• [PROBLEM DESCRIPTION]: Copy all of the material below exactly.

• [DATA SECTION]:
******************************

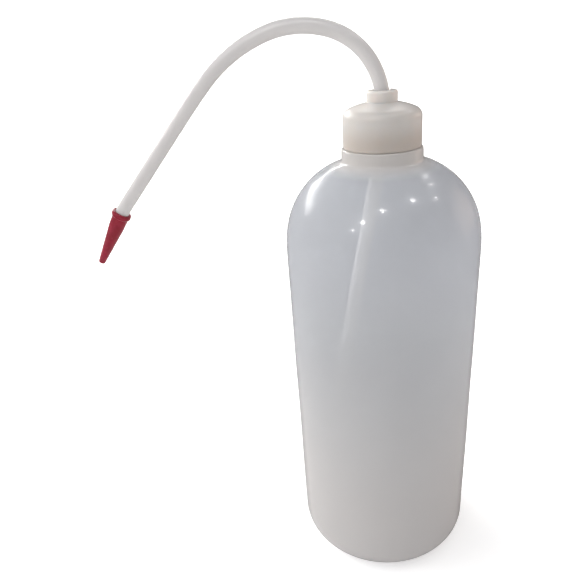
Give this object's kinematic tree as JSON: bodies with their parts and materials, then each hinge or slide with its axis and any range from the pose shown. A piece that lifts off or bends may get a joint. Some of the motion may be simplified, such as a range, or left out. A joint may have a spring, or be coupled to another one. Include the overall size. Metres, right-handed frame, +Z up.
{
  "type": "wash bottle",
  "caption": "Squeeze bottle with a screw cap, a dip tube that continues as a long curved spout, and a conical nozzle tip.",
  "frame": {"origin": "centre of the foot ring, on the surface the bottle stands on", "axes": "+Z up along the bottle's axis; the spout points towards -X and the whole tube lies in the XZ plane"},
  "size_m": [0.1495, 0.072, 0.2135],
  "materials": {
    "bottle_wall": "translucent low-density polyethylene, blow moulded, soft gloss",
    "cap": "natural off-white polyethylene, satin",
    "washer": "soft white polyethylene foam",
    "tube": "translucent natural polyethylene tube",
    "nozzle": "deep red polyethylene, semi-gloss"
  },
  "bodies": {
    "bottle": {"bottle": "bottle_wall"},
    "washer": {"sealing_washer": "washer"},
    "cap": {"screw_cap": "cap"},
    "tube": {"delivery_tube": "tube"},
    "nozzle": {"tip_nozzle": "nozzle"}
  },
  "joints": [
    {"name": "cap_lift", "type": "slide", "parent": "bottle", "child": "washer", "axis": [0, 0, 1], "range_m": [0, 0.0048]},
    {"name": "cap_turn", "type": "hinge", "parent": "washer", "child": "cap", "pos_m": [0, 0, 0.178], "axis": [0, 0, 1], "range_deg": [0, 540]},
    {"name": "spout_swivel", "type": "hinge", "parent": "cap", "child": "tube", "pos_m": [0, 0, 0.183], "axis": [0, 0, 1], "continuous": true},
    {"name": "tip_pull", "type": "slide", "parent": "tube", "child": "nozzle", "axis": [-0.5417, 0, -0.8406], "range_m": [0, 0.012]}
  ],
  "couplings": [
    {"joint": "cap_lift", "follows": "cap_turn", "m_per_rad": 0.00050532}
  ]
}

******************************

• [OUTPUT]:
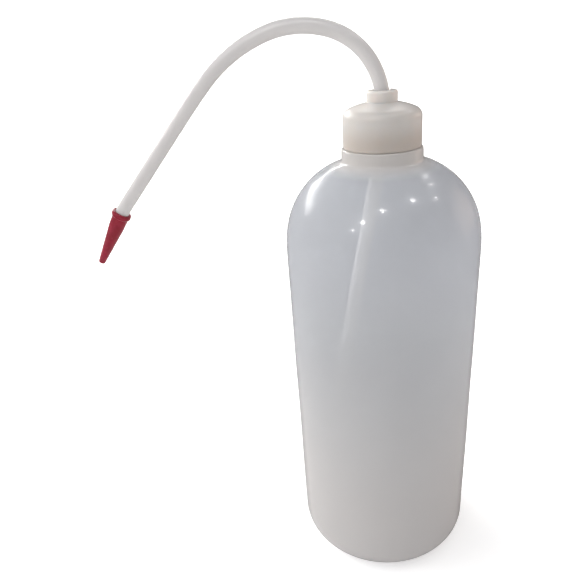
Give this object's kinematic tree as JSON: bodies with their parts and materials, then each hinge or slide with its axis and any range from the pose shown. A piece that lifts off or bends may get a joint. Some of the motion may be simplified, such as a range, or left out. A joint may have a spring, or be coupled to another one. Include the overall size. Metres, right-handed frame, +Z up.
{
  "type": "wash bottle",
  "caption": "Squeeze bottle with a screw cap, a dip tube that continues as a long curved spout, and a conical nozzle tip.",
  "frame": {"origin": "centre of the foot ring, on the surface the bottle stands on", "axes": "+Z up along the bottle's axis; the spout points towards -X and the whole tube lies in the XZ plane"},
  "size_m": [0.1495, 0.072, 0.2135],
  "materials": {
    "bottle_wall": "translucent low-density polyethylene, blow moulded, soft gloss",
    "cap": "natural off-white polyethylene, satin",
    "washer": "soft white polyethylene foam",
    "tube": "translucent natural polyethylene tube",
    "nozzle": "deep red polyethylene, semi-gloss"
  },
  "bodies": {
    "bottle": {"bottle": "bottle_wall"},
    "washer": {"sealing_washer": "washer"},
    "cap": {"screw_cap": "cap"},
    "tube": {"delivery_tube": "tube"},
    "nozzle": {"tip_nozzle": "nozzle"}
  },
  "joints": [
    {"name": "cap_lift", "type": "slide", "parent": "bottle", "child": "washer", "axis": [0, 0, 1], "range_m": [0, 0.0048]},
    {"name": "cap_turn", "type": "hinge", "parent": "washer", "child": "cap", "pos_m": [0, 0, 0.178], "axis": [0, 0, 1], "range_deg": [0, 540]},
    {"name": "spout_swivel", "type": "hinge", "parent": "cap", "child": "tube", "pos_m": [0, 0, 0.183], "axis": [0, 0, 1], "continuous": true},
    {"name": "tip_pull", "type": "slide", "parent": "tube", "child": "nozzle", "axis": [-0.5417, 0, -0.8406], "range_m": [0, 0.012]}
  ],
  "couplings": [
    {"joint": "cap_lift", "follows": "cap_turn", "m_per_rad": 0.00050532}
  ]
}